私の職場の隣には『コンビニ』が在る。入社して5ヶ月。最初のうちは、意識して入らないように努めた。コンビニが好きで好きでたまらないから、ヘビーユーザーになって小銭を失うのを避けようと思ったのだ。
だがその努力は3ヶ月で崩壊。今やほぼ毎日、である。お菓子コーナーが大好きなのだが、流石に毎日見ていると飽きが来て、次第に「コンビニの変化」に視点が向くようになった。かつて、若者文化の代名詞と云われていたコンビニは、今や超高齢化社会に即応して、いわゆる大人世代にシフトチェンジしている。人間社会の変化に応じて変わらなければ、現代人にとって本当にコンビニエントな存在には成り得ないだろう。
例えば、宅配サービス。大人世代には、まさに痒いところに手が届いているサービスと云えよう。また、あらゆる処理手続きの窓口機能の拡充も着実に進んでいる。他にも、公共料金の支払い、宅配荷物の受取と預かり、バス・航空券・コンサートチケットの購入、税金の支払い、郵便ポスト、収納代行、宝くじなどの購入、住民票取次などの行政関連サービスなど、足腰に少し自信のなくなった大人世代の行動を網羅した窓口サービスが目白押しだ。
これだけ至る所に点在していて、お年寄りから子どもまで、あらゆる年齢層が気軽に訪れる場所。コンビニをそういう場所と位置付けると、なんだか公民館と機能が被っている気がする。
私が身体を悪くした頃 ―― 20年位前だが ――、コンビニはいわゆるコミュニティ機能を十分には発揮していなかったと思う。突然、身体に異変を起こした私は、自分の居場所のひとつである職場を失った。ひとつ失ったら、ひとつ新規の場所を見つけなきゃ。病気になったくらいでは居場所の欲求は無くならない。無くなるどころか、家しか居場所が無くなって、社会との接点が無くなっていくことを私は恐れた。そこで私が出掛けたところと言えば、役所・ハローワーク等、公共機関ばかり。そのころの私には、コンビニという閃きはなかった。コンビニはイートインスペースの無い、「買う」為だけの場所だった。
現在のコンビニは時代の趨勢と共に、より公共性を帯びるようになってきている。子どもの安全見守り隊への積極的な関わり、ATMやトイレを利用するのは街のごく自然な風景になっている。

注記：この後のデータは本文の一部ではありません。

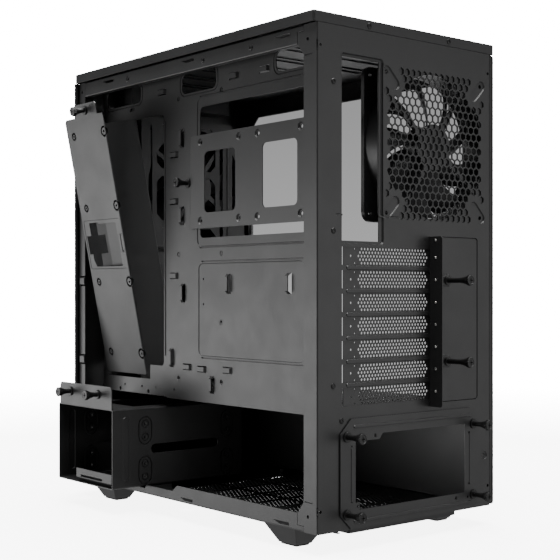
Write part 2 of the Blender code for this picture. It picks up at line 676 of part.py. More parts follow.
def ssd_plate():
    (y0, y1), (z0, z1) = SSD_Y, SSD_Z
    foot = TRAY_X + GAP
    hat = [(foot, y0 - 6.0), (foot, y0 + SHEET), (SSD_X - SHEET, y0 + SHEET), (SSD_X - SHEET, y1 - SHEET),
           (foot, y1 - SHEET), (foot, y1 + 8.0), (foot + SHEET, y1 + 8.0), (foot + SHEET, y1),
           (SSD_X, y1), (SSD_X, y0), (foot + SHEET, y0), (foot + SHEET, y0 - 6.0)]
    bm = bmesh.new()
    add_sheet(bm, "Z", z0, z1, hat)
    plate = make_object("ssd_plate", bm, "steel")
    cut = bmesh.new()
    for y_low, y_high in ((-185.4, -135.8), (-95.3, -46.0)):
        add_box(cut, (SSD_X - 3.0, y_low, 282.4), (SSD_X + 3.0, y_high, 341.8))
    combine(plate, "DIFFERENCE", cut, "ssd_plate_windows")
    thumbscrew("tray_screw", (TRAY_X + GAP, *TRAY_SCREW), "X", SHORT_NECK)


# Underside

def feet():
    for name, (x, y) in FEET.items():
        foot_bottom = PAD_T + GAP - FOOT_H
        bm = bmesh.new()
        levels = ((FOOT_BOTTOM, foot_bottom), (FOOT_TOP, -GAP))
        add_loft(bm, [[(x + sx * size[0] / 2, y + sy * size[1] / 2, z)
                       for sx, sy in ((-1, -1), (1, -1), (1, 1), (-1, 1))] for size, z in levels])
        make_object(f"foot_{name}", bm, "plastic")
        bm = bmesh.new()
        half_x, half_y = FOOT_BOTTOM[0] / 2 - 1.0, FOOT_BOTTOM[1] / 2 - 1.0
        add_box(bm, (x - half_x, y - half_y, -FOOT_H), (x + half_x, y + half_y, PAD_T - FOOT_H))
        make_object(f"foot_pad_{name}", bm, "rubber")


def psu_filter():
    (x0, x1), (y0, y1) = FILTER_X, FILTER_Y
    low, high = -5.0, -0.6
    bm = bmesh.new()
    add_sheet(bm, "Z", low, high, rectangle(x0, y0, x1, y1), [rectangle(x0 + 5, y0 + 5, x1 - 5, y1 - 10)])
    frame = make_object("psu_filter", bm, "mesh", anchor=((x0 + x1) / 2, y1, low))
    fuse_boxes(frame, [((x0 + 3, y0 + 3, -2.8), (x1 - 3, y1 - 8, -1.8))])


def main():
    for old in list(bpy.data.objects):
        bpy.data.objects.remove(old, do_unlink=True)
    chassis_floor()
    rear_panel()
    top_frame()
    front_frame()
    fan_bracket()
    motherboard_tray()
    psu_shroud()
    top_cover()
    front_panel()
    front_filter()
    glass_side()
    port_module()
    buttons()
    fan("rear_fan", REAR_FAN[0], -SHEET - GAP - FAN_DEPTH, REAR_FAN[1])
    for place, (x, z) in FRONT_FANS.items():
        fan(f"front_fan_{place}", x, SHEET + GAP - CASE_D, z)
    slot_covers()
    slot_side_plate()
    psu_bracket()
    hdd_cage()
    cable_cover()
    ssd_plate()
    feet()
    psu_filter()


main()
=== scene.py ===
import bisect
import json
from math import atan2, cos, pi, radians, sin, tan

import bmesh
import bpy
from mathutils import Matrix, Vector, geometry

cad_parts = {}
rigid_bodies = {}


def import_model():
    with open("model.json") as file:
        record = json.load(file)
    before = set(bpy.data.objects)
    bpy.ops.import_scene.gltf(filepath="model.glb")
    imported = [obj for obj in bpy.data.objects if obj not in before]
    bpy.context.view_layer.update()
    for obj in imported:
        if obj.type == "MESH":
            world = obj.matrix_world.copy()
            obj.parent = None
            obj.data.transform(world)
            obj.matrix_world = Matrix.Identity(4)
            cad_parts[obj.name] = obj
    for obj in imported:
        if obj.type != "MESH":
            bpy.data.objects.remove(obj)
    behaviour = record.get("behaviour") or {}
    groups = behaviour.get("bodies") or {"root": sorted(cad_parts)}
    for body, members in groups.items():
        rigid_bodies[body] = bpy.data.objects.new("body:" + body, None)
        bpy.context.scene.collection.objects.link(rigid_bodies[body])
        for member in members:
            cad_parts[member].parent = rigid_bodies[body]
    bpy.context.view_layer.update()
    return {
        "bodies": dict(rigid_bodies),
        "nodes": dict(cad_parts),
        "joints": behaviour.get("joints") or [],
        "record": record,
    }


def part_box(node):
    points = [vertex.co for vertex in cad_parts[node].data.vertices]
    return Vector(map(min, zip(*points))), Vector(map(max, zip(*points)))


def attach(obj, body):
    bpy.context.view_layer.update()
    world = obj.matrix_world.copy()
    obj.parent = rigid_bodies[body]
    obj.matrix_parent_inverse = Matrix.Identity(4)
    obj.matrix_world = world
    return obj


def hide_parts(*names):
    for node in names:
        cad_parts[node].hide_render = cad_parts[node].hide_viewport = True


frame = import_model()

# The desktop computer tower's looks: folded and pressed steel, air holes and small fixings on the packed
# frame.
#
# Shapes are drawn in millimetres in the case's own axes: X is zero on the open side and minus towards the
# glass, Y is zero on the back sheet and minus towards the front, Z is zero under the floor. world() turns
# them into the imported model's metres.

MM = 0.001
ZERO = Vector((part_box("rear_panel")[1][0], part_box("top_cover")[1][1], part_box("rear_panel")[0][2]))

WIDTH, DEPTH, HEIGHT = 222, 396, 433.8
CORNERS = ((1, 1), (1, -1), (-1, 1), (-1, -1))
FOOT_AT = {"front_right": (-21, -351.5), "rear_right": (-21, -53.5), "front_left": (-201, -351.5),
           "rear_left": (-201, -53.5)}
STEEL = 1
BEND_R = 1.3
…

20年前の当時、私は自分史上最大のピンチに陥った。しかし案外冷静な所もあって、如何にして自分が立ち直るのか、しっかり覚えておこうと思っていた。私の場合に限るが、結論として、他人と話すのが一番自分を保つのに役立ったと思う。話の内容など何でもいい。他者に向けて話をするという事が大事なわけで。他者と話をするという事は、一旦、自分を客観視する作業を伴い、そのことで内向きになり過ぎた感情を矯正する事が出来る。

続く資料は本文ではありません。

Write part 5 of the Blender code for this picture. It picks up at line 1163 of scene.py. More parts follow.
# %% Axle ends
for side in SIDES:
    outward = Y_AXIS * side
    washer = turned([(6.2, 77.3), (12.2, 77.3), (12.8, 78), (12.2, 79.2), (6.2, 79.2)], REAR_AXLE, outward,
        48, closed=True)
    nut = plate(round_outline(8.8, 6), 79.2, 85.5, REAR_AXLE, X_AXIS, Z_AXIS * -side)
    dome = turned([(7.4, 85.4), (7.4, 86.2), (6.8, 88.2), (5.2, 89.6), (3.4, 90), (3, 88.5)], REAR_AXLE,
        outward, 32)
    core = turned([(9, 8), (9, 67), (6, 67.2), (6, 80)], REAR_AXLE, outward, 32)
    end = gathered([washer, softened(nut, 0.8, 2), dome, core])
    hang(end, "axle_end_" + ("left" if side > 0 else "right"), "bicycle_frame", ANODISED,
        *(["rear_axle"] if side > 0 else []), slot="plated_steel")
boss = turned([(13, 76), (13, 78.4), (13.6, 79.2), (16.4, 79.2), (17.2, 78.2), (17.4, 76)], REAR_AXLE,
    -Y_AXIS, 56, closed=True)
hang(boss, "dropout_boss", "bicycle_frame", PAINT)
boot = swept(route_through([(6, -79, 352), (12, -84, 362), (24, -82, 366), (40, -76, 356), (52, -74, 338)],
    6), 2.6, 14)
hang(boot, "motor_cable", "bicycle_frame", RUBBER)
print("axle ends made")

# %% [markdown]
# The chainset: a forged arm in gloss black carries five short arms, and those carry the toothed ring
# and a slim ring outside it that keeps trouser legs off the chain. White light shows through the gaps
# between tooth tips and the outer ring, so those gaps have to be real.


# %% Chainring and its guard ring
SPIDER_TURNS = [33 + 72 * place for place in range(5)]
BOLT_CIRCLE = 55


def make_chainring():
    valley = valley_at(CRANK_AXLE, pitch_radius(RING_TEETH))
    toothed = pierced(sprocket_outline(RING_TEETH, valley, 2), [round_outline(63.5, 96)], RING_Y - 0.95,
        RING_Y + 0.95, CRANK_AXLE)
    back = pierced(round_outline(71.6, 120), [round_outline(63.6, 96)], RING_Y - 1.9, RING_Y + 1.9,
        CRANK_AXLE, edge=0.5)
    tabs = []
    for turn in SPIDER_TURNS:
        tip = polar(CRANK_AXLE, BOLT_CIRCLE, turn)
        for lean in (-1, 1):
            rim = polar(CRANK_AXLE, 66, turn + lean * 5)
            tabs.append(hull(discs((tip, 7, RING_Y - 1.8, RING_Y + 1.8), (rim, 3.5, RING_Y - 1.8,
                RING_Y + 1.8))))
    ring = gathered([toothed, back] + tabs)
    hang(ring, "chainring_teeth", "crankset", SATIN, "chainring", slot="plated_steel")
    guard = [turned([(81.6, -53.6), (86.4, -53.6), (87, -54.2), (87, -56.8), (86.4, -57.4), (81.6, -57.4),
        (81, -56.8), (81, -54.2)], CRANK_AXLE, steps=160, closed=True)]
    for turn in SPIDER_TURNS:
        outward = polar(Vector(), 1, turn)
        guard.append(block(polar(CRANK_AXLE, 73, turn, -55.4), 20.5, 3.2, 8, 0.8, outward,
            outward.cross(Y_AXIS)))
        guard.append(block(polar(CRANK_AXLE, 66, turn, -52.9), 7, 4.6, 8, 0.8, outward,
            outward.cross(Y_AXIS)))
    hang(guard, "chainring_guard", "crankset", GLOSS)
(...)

これだけ公共性を帯びた存在になったコンビニ。次に求められるのは、営業目的の邪魔にならぬ範囲で「コミュニケーション」の場という意識を強く持つことではなかろうか。先日、コンビニでいつもの「ロイヤルミルクティ」を頼んだ。と、新人らしいその店員さんは明らかに動揺した風だ。顔と名札からして外国人だろうか? ドタバタする間に、彼女は、私の対応を他の店員さんに頼んで、引っ込んでしまった。
数日後、また「ロイヤルミルクティ」を注文した。またも、あの店員さんだった。しかし状況は劇的に変化した。彼女はテキパキと業務をこなし、「イツモゴリヨウアリガトウゴザイマス」の言葉に、少し恥ずかしげに、しかし誇らしげな笑みを添えての完璧な接客をやってのけた。ひとりの若者の成長過程の一部始終を、コンビニという舞台で観察できた感がある。
こういうプラスアルファな出来事が、これからのコンビニに溢れているといいなと思う。コンビニに限らず、何でもそうだが、「人間ファースト」な空間が街に溢れていると嬉しい。